Is it better to buy a bench PSU, or build one?

Thread Starter

Joe Stavitsky

Joined Apr 5, 2020
15
Building a PSU is one of the few "academic" projects I'm willing to consider. I don't see it taking me too long, and I can probably make something nice to look at. However, I may consider buying one at the $300-$500 pricepoint if I'm convinced that there are major advantages. Thoughts?

Many thanks in advance

Joe
 

SamR

Joined Mar 19, 2019
3,405
Depends on what you want and need... I have 2 tubs full of various AC and DC wall warts. 2 bench supplies as shown below which are great for starting out. Plus a bunch of XFMRs and both homemade and kits power supplies for special projects. Also Isolation Transformers and Variac. Fixed DC voltage switch mode power supplies of various wattages. Etc. $300-400 will buy you a lot of power supply. As you will hear around here, You can never have enough power supplies.

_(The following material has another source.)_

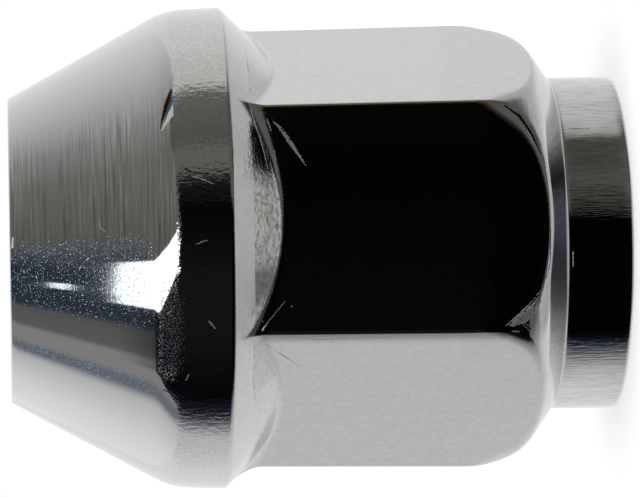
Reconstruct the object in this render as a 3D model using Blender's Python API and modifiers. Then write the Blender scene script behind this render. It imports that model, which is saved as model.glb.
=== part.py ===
"""A wheel lug nut: conical seat, bulge band, hexagonal wrench body, domed crown and closed collar.

The nut stands on the end of its collar, with its axis along Z and the mouth of the bore upwards.
One flat of the hexagon faces -Y. All sizes are in metres, and all angles in degrees.
"""

import math

import bmesh
import bpy
from mathutils import Matrix, Vector

NUT_NAME = "lug_nut"

# Thread and bore
THREAD_DIAMETER = 0.012
THREAD_PITCH = 0.0015
THREAD_FLANK_ANGLE = 30.0  # of each side of a groove, from square to the axis
RUN_OUT = 0.0025  # length over which the thread fades out, towards the bottom
UNTAPPED_DEPTH = 0.0022  # plain length between the thread and the drill point
MOUTH_CLEARANCE = 0.0005  # the mouth's radius over the thread's
MOUTH_ANGLE = 45.0  # of the mouth's countersink, from the axis
DRILL_POINT_ANGLE = 118.0
END_WALL = 0.0045  # metal between the drill point and the closed end

# Conical seat and bulge
RIM_WIDTH = 0.00172  # flat ring round the mouth
RIM_EDGE_RADIUS = 0.0003
SEAT_ANGLE = 58.0  # included angle of the cone
SEAT_EDGE_RADIUS = 0.004  # between the cone and the bulge band
BULGE_STEP = 0.00095  # the bulge's radius over the hexagon's corners
BULGE_HEIGHT = 0.003
BULGE_TAPER = 2.5  # the band widens this much towards the hexagon
BULGE_REAR_RADIUS = 0.0003
FLANK_ANGLE = 42.5  # of the flank between bulge and hexagon, from the axis

# Hexagon and crown
ACROSS_FLATS = 0.021
HEX_CORNER_RADIUS = 0.00025
HEX_HEIGHT = 0.01775  # from the collar to the bulge
CORNER_RELIEF = 0.00067  # how far inside the sharp corners the crown's edge lies
CORNER_CHAMFER_ANGLE = 18.0  # of the chamfer over the corners, from the axis
CROWN_FACE_ANGLE = 55.0  # of the crown's face, from the axis
CROWN_EDGE_RADIUS = 0.003  # between the chamfer and the crown's face

# Collar
COLLAR_SHOULDER = 0.00145  # the flats' distance over the collar's radius
COLLAR_HEIGHT = 0.0035
COLLAR_ROOT_RADIUS = 0.00025
COLLAR_END_RADIUS = 0.0003

# Fineness of the round surfaces
TURN_STEPS = 72
THREAD_STEPS = 36
ARC_STEP_ANGLE = 12.0
CORNER_STEPS = 3

# How far a cutter or a joined shape runs past the surface that it crosses
OVERLAP = 0.001

# Points closer than this are one point
MERGE = 0.000001

# Sizes that follow from the ones above
THREAD_CREST_RATIO = 1.0825  # an inside thread's height over its pitch, on the diameter
BORE_RADIUS = (THREAD_DIAMETER - THREAD_CREST_RATIO * THREAD_PITCH) / 2
MOUTH_RADIUS = THREAD_DIAMETER / 2 + MOUTH_CLEARANCE
RIM_RADIUS = MOUTH_RADIUS + RIM_WIDTH
CORNER_RADIUS = ACROSS_FLATS / math.sqrt(3)
BULGE_RADIUS = CORNER_RADIUS + BULGE_STEP
COLLAR_RADIUS = ACROSS_FLATS / 2 - COLLAR_SHOULDER
CROWN_EDGE = CORNER_RADIUS - CORNER_RELIEF
BULGE_REAR_Z = COLLAR_HEIGHT + HEX_HEIGHT
BULGE_FRONT_Z = BULGE_REAR_Z + BULGE_HEIGHT


def slope(angle):
    """How much the radius grows with each metre along the axis, at this angle from the axis."""
    return math.tan(math.radians(angle))


BULGE_FRONT_RADIUS = BULGE_RADIUS - BULGE_HEIGHT * slope(BULGE_TAPER)
TOP_Z = BULGE_FRONT_Z + (BULGE_FRONT_RADIUS - RIM_RADIUS) / slope(SEAT_ANGLE / 2)


def corner_arc(before, corner, after, radius):
    """Points of the arc that rounds one corner of an outline."""
    to_before = (before - corner).normalized()
    to_after = (after - corner).normalized()
    half_angle = to_before.angle(to_after) / 2
    centre = corner + (to_before + to_after).normalized() * (radius / math.sin(half_angle))
    reach = radius / math.tan(half_angle)
    start = corner + to_before * reach - centre
    turn = start.angle_signed(corner + to_after * reach - centre)
    steps = max(2, math.ceil(abs(math.degrees(turn)) / ARC_STEP_ANGLE))
    return [centre + Matrix.Rotation(-turn * i / steps, 2) @ start for i in range(steps + 1)]


def rounded_outline(corners):
    """The outline through (radius, height, rounding) corners, with each rounding as an arc."""
    places = [Vector(corner[:2]) for corner in corners]
    outline = []
    for index, (_, _, rounding) in enumerate(corners):
        if rounding:
            outline += corner_arc(places[index - 1], places[index], places[index + 1], rounding)
        else:
            outline.append(places[index])
    return outline


def collection_named(name):
    collection = bpy.data.collections.new(name)
    bpy.context.scene.collection.children.link(collection)
    return collection


def object_from(name, mesh_builder, collection):
    """A new object whose mesh is what the bmesh builder holds."""
    mesh = bpy.data.meshes.new(name)
    mesh_builder.to_mesh(mesh)
    mesh_builder.free()
    new_object = bpy.data.objects.new(name, mesh)
    collection.objects.link(new_object)
    return new_object


def mark_as_guide(guide):
    guide.hide_render = True
    guide.display_type = "WIRE"


def turned_guide(name, corners, collection):
    """A solid turned round Z from an outline that runs from the axis at its top to the axis below."""
    builder = bmesh.new()
    points = [builder.verts.new((radius, 0, height)) for radius, height in rounded_outline(corners)]
    for upper, lower in zip(points, points[1:]):
        builder.edges.new((upper, lower))
    turned = object_from(name, builder, collection)
    screw = turned.modifiers.new("Turn", "SCREW")
    screw.axis = "Z"
    screw.steps = TURN_STEPS
    screw.render_steps = TURN_STEPS
    screw.use_merge_vertices = True
    screw.merge_threshold = MERGE
    mark_as_guide(turned)
    return turned


def crown_and_collar(collection):
    """The turned envelope that shapes the hexagon's closed end: corner chamfer, crown and collar."""
    outer_radius = CORNER_RADIUS + OVERLAP
    crown_edge_z = COLLAR_HEIGHT + (CROWN_EDGE - COLLAR_RADIUS) / slope(CROWN_FACE_ANGLE)
    chamfer_top_z = crown_edge_z + (outer_radius - CROWN_EDGE) / slope(CORNER_CHAMFER_ANGLE)
    envelope_top_z = max(chamfer_top_z, BULGE_FRONT_Z) + OVERLAP
    corners = [
        (0, envelope_top_z, 0),
        (outer_radius, envelope_top_z, 0),
        (outer_radius, chamfer_top_z, 0),
        (CROWN_EDGE, crown_edge_z, CROWN_EDGE_RADIUS),
        (COLLAR_RADIUS, COLLAR_HEIGHT, COLLAR_ROOT_RADIUS),
        (COLLAR_RADIUS, 0, COLLAR_END_RADIUS),
        (0, 0, 0),
    ]
    return turned_guide("crown_and_collar", corners, collection)


def seat_and_bulge(collection):
    """The turned front of the nut: flat rim, conical seat, bulge band and the flank behind it."""
    core_radius = COLLAR_RADIUS - OVERLAP
    flank_end_z = BULGE_REAR_Z - (BULGE_RADIUS - core_radius) / slope(FLANK_ANGLE)
    corners = [
        (0, TOP_Z, 0),
        (RIM_RADIUS, TOP_Z, RIM_EDGE_RADIUS),
        (BULGE_FRONT_RADIUS, BULGE_FRONT_Z, SEAT_EDGE_RADIUS),
        (BULGE_RADIUS, BULGE_REAR_Z, BULGE_REAR_RADIUS),
        (core_radius, flank_end_z, 0),
        (0, flank_end_z, 0),
    ]
    return turned_guide("seat_and_bulge", corners, collection)


def countersink(collection):
    """The cutter for the bevelled mouth of the bore, a cone that ends inside the bore."""
    inner_radius = BORE_RADIUS - OVERLAP
    depth = (MOUTH_RADIUS - inner_radius) / slope(MOUTH_ANGLE)
    corners = [
        (0, TOP_Z + OVERLAP, 0),
        (MOUTH_RADIUS + OVERLAP * slope(MOUTH_ANGLE), TOP_Z + OVERLAP, 0),
        (inner_radius, TOP_Z - depth, 0),
        (0, TOP_Z - depth, 0),
    ]
    cutter = turned_guide("countersink", corners, collection)
    # Turned by half a step, its facets meet those of the thread and the rim between their edges.
    cutter.rotation_euler.z = math.radians(180 / TURN_STEPS)
    return cutter


def helix_wall(builder, bottom, top):
    """The open wall of the thread: crest, flank, root and flank of one pitch, spun upwards from below bottom."""
    crest = THREAD_PITCH / 4
    root = THREAD_PITCH / 8
    flank = (THREAD_DIAMETER / 2 - BORE_RADIUS) * slope(THREAD_FLANK_ANGLE)
    section = [
        (BORE_RADIUS, 0),
        (BORE_RADIUS, crest),
        (THREAD_DIAMETER / 2, crest + flank),
        (THREAD_DIAMETER / 2, crest + flank + root),
        (BORE_RADIUS, THREAD_PITCH),
    ]
    start = bottom - THREAD_PITCH
    points = [builder.verts.new((radius, 0, start + rise)) for radius, rise in section]
    edges = [builder.edges.new(pair) for pair in zip(points, points[1:])]
    turns = math.ceil((top - start) / THREAD_PITCH)
    bmesh.ops.spin(
        builder,
        geom=points + edges,
        axis=(0, 0, 1),
        dvec=(0, 0, THREAD_PITCH / THREAD_STEPS),
        angle=turns * math.tau,
        steps=turns * THREAD_STEPS,
    )
    bmesh.ops.remove_doubles(builder, verts=builder.verts, dist=MERGE)


def fade_out_thread(builder, bottom):
    """Levels the thread at the bottom and brings its grooves out to the plain bore over the run-out."""
    for point in builder.verts:
        height = max(point.co.z, bottom)
        fade = min((height - bottom) / RUN_OUT, 1)
        radius = point.co.xy.length
        point.co.xy *= (BORE_RADIUS + (radius - BORE_RADIUS) * fade) / radius
        point.co.z = height
    bmesh.ops.remove_doubles(builder, verts=builder.verts, dist=MERGE)


def open_edges(builder):
    return [edge for edge in builder.edges if edge.is_boundary]


def extruded_ring(builder, ring):
    """The points of a ring of edges that is extruded from this one, still in the same place."""
    extruded = bmesh.ops.extrude_edge_only(builder, edges=ring)["geom"]
    return [part for part in extruded if isinstance(part, bmesh.types.BMVert)]


def tapped_bore(collection):
    """The cutter for the blind hole: right-hand thread, plain bore below it and drill point."""
    floor = END_WALL + BORE_RADIUS / slope(DRILL_POINT_ANGLE / 2)
    bottom = floor + UNTAPPED_DEPTH
    builder = bmesh.new()
    helix_wall(builder, bottom, TOP_Z + OVERLAP)
    fade_out_thread(builder, bottom)
    upper_ring = [edge for edge in open_edges(builder) if edge.verts[0].co.z > TOP_Z]
    top_z = max(point.co.z for point in builder.verts)
    bmesh.ops.pointmerge(builder, verts=extruded_ring(builder, upper_ring), merge_co=(0, 0, top_z))
    floor_ring = extruded_ring(builder, open_edges(builder))
    bmesh.ops.translate(builder, verts=floor_ring, vec=(0, 0, floor - bottom))
    tip_ring = extruded_ring(builder, open_edges(builder))
    bmesh.ops.pointmerge(builder, verts=tip_ring, merge_co=(0, 0, END_WALL))
    bmesh.ops.recalc_face_normals(builder, faces=builder.faces)
    cutter = object_from("tapped_bore", builder, collection)
    mark_as_guide(cutter)
    return cutter


def hexagon(collection):
    """The hexagonal bar, with its long edges rounded and one flat facing -Y."""
    top_z = BULGE_FRONT_Z
    bottom_z = -OVERLAP
    builder = bmesh.new()
    # A circle of six starts at a corner on Y, so a turn of half a side brings a flat there.
    bmesh.ops.create_cone(
        builder,
        cap_ends=True,
        segments=6,
        radius1=CORNER_RADIUS,
        radius2=CORNER_RADIUS,
        depth=top_z - bottom_z,
        matrix=Matrix.Translation((0, 0, (top_z + bottom_z) / 2)) @ Matrix.Rotation(math.radians(30), 4, "Z"),
    )
    long_edges = [edge for edge in builder.edges if edge.verts[0].co.z * edge.verts[1].co.z < 0]
    bmesh.ops.bevel(
        builder,
        geom=long_edges,
        offset=HEX_CORNER_RADIUS * slope(30),
        segments=CORNER_STEPS,
        profile=0.5,
        affect="EDGES",
    )
    return object_from(NUT_NAME, builder, collection)


def chrome_plate():
    """Bright chrome plating over steel."""
    plate = bpy.data.materials.new("chrome_plate")
    plate.use_nodes = True
    shader = plate.node_tree.nodes["Principled BSDF"]
    shader.inputs["Base Color"].default_value = (0.62, 0.63, 0.65, 1)
    shader.inputs["Metallic"].default_value = 1
    shader.inputs["Roughness"].default_value = 0.12
    return plate


def combine(target, other, operation):
    boolean = target.modifiers.new(other.name, "BOOLEAN")
    boolean.operation = operation
    boolean.object = other


def clear_scene():
    for old in list(bpy.data.objects):
        bpy.data.objects.remove(old)


def build_nut():
    parts = collection_named("lug nut")
    guides = collection_named("turned forms and cutters")
    nut = hexagon(parts)
    combine(nut, crown_and_collar(guides), "INTERSECT")
    combine(nut, seat_and_bulge(guides), "UNION")
    combine(nut, tapped_bore(guides), "DIFFERENCE")
    combine(nut, countersink(guides), "DIFFERENCE")
    nut.data.shade_smooth()
    nut.data.set_sharp_from_angle(angle=math.radians(25))
    nut.data.materials.append(chrome_plate())


clear_scene()
build_nut()
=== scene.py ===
"""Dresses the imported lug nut: one plated steel piece with a tapped bore, on a pale floor in a light tent.

The nut stands on the closed end of its collar, as it does in the frame: its axis is Z, the mouth of its
bore is at the top, and one flat of the hexagon faces -Y.
"""

import math

import bmesh
import bpy
import numpy as np
from bpy.props import FloatProperty, FloatVectorProperty, IntProperty, PointerProperty
from mathutils import Matrix, Vector


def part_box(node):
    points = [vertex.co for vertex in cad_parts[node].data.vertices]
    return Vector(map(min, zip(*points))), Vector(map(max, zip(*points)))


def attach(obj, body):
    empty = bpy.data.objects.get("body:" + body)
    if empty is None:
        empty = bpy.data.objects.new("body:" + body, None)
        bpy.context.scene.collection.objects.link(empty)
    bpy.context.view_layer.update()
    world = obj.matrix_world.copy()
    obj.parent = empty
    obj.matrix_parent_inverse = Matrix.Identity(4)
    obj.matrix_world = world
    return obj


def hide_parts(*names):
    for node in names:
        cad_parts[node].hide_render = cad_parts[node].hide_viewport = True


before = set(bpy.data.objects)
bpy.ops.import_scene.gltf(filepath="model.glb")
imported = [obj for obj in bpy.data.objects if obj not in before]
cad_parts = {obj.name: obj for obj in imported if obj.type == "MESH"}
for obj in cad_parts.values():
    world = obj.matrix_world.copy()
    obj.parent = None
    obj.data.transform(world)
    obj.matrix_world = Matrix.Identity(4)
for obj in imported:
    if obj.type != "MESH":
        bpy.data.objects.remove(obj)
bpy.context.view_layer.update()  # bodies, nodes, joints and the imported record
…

https://i.ebayimg.com/images/g/wIEAAOSwNmVf2PXr/s-l400.jpg
$85 including shipping for US delivery. I have 2 of these. Good quality linear power supply. Easily adjustable, accurate, and has current limiting. Good for most DC work. Can be used floating or earth grounded.
1611381419204.png

As to buy or build... You cannot build one as nice as most like the one above for what they sell for. Everyone at some time or another should build some kind of power supply with a XFMR, rectifier, smoothing filters, regulators, diode output protection, +/- adjustable voltage, and current limiting as a learning exercise.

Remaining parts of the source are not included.